Shanghai Superfresh’s Bravocado pack uses the technology to sort the fruit by stage of ripeness and has taken the ripe-and-ready concept to another level entirely. But it all started when a farmer identified the need for ready-to-eat avocados.

A focus on marketing
In the 1970s, Len Hobson, an enterprising Tzaneen farmer, travelled to Hawaii. He returned with papaya seeds, which he planted on his farm. At the time, papaya was unknown in South Africa, with consumers buying the ‘cousin’ of the papaya, the pawpaw, instead.

The papayas Hobson produced were beautiful, sweet and delicious, but because consumers were only familiar with the bland, giant pawpaw, Hobson initially had trouble selling his fruit.

He wasn’t put off, however. He cleverly marketed the fruit under the brand Papino, individually wrapping and packing each fruit. He also placed a small recipe leaflet in each carton, and visited retailers with samples.

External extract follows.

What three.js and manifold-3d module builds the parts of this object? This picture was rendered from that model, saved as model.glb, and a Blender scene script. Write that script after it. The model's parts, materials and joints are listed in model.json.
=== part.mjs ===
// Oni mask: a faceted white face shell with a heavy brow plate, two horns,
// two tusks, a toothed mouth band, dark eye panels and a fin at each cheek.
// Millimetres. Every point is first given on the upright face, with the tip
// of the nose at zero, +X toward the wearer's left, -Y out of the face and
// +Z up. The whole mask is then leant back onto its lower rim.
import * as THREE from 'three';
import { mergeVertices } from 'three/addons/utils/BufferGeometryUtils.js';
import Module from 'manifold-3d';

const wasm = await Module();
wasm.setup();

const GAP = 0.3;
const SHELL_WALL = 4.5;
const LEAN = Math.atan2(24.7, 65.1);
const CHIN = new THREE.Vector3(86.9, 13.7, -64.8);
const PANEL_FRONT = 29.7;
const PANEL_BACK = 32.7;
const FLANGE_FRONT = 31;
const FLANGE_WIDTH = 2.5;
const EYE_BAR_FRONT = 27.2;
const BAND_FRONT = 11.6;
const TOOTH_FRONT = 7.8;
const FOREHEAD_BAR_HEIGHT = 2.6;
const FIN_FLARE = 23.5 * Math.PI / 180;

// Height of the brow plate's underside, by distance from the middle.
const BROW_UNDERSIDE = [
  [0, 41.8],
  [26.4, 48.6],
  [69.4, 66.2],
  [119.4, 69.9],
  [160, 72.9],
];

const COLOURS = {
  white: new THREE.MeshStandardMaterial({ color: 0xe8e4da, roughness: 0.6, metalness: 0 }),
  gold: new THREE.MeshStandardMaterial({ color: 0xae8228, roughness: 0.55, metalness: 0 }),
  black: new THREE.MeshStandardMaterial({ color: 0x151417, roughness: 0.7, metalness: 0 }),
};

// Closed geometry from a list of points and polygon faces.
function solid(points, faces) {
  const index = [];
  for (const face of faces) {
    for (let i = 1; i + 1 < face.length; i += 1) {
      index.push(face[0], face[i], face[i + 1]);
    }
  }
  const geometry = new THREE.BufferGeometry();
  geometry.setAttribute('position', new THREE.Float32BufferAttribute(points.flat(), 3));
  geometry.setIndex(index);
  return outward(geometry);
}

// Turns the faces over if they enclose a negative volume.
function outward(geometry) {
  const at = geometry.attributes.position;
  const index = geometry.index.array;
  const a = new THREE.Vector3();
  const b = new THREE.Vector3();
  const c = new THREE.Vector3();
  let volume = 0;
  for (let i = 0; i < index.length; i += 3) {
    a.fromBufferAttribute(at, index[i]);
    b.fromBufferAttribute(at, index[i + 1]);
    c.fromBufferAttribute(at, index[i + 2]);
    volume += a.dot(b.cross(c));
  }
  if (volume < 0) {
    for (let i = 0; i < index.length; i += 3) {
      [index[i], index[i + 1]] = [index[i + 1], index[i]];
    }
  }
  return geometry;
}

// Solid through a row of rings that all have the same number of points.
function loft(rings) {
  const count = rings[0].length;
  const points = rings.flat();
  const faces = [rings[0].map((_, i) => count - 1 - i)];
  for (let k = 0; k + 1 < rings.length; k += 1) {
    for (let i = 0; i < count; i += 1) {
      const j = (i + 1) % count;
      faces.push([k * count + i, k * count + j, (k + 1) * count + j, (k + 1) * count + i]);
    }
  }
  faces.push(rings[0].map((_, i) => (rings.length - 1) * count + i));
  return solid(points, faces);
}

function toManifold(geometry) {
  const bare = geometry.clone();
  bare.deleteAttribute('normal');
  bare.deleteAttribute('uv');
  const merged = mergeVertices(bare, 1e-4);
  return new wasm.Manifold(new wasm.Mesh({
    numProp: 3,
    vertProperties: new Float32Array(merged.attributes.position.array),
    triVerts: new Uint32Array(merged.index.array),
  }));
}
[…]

This was at a time when farmers were disposing of their pawpaws in plain cardboard boxes at municipal markets, and the Papino eventually became a household name. The insipid pawpaw was all but forgotten.

Have you heard of the Illuminati II range of fabrics? When a Danish fashion designer saw a gap in the market for high-quality luxury cotton fabric produced in an environmentally and socially responsible manner, his search led him to Uganda.

Here, he met South African Bruce Robertson, who had founded the Gulu Agricultural Development Company and worked to rebuild the country’s cotton industry.

With a secure supply of high-quality Ugandan cotton produced according to organic and fair trade principles, the Danes developed a range of fabrics which they branded ‘Illuminati II’.

At a time when cotton was associated with exploitation of labour and the environment, they marketed Illuminati as ‘the brand with a conscience’.

These examples prove that while farmers are driven by production, and judge themselves by yields per hectare, hectares planted and percentage of Class 1, they should not leave the marketing to others.

Growing your business through innovative marketing
It was Rob Snaddon’s interest in the market that sparked his search for a way to sort avocados by stage of ripeness.

It was Len Hobson who gave us the small sweet pawpaw that graces many a dining table these days, and it was Bruce Robertson who, with his Danish partners, made it possible for small-scale Ugandan farmers to make a good living out of cotton farming.

Marketing is too important to leave to others. It’s your job as a farmer to find unique ways of adding value to your products to drive up profits and grow the business.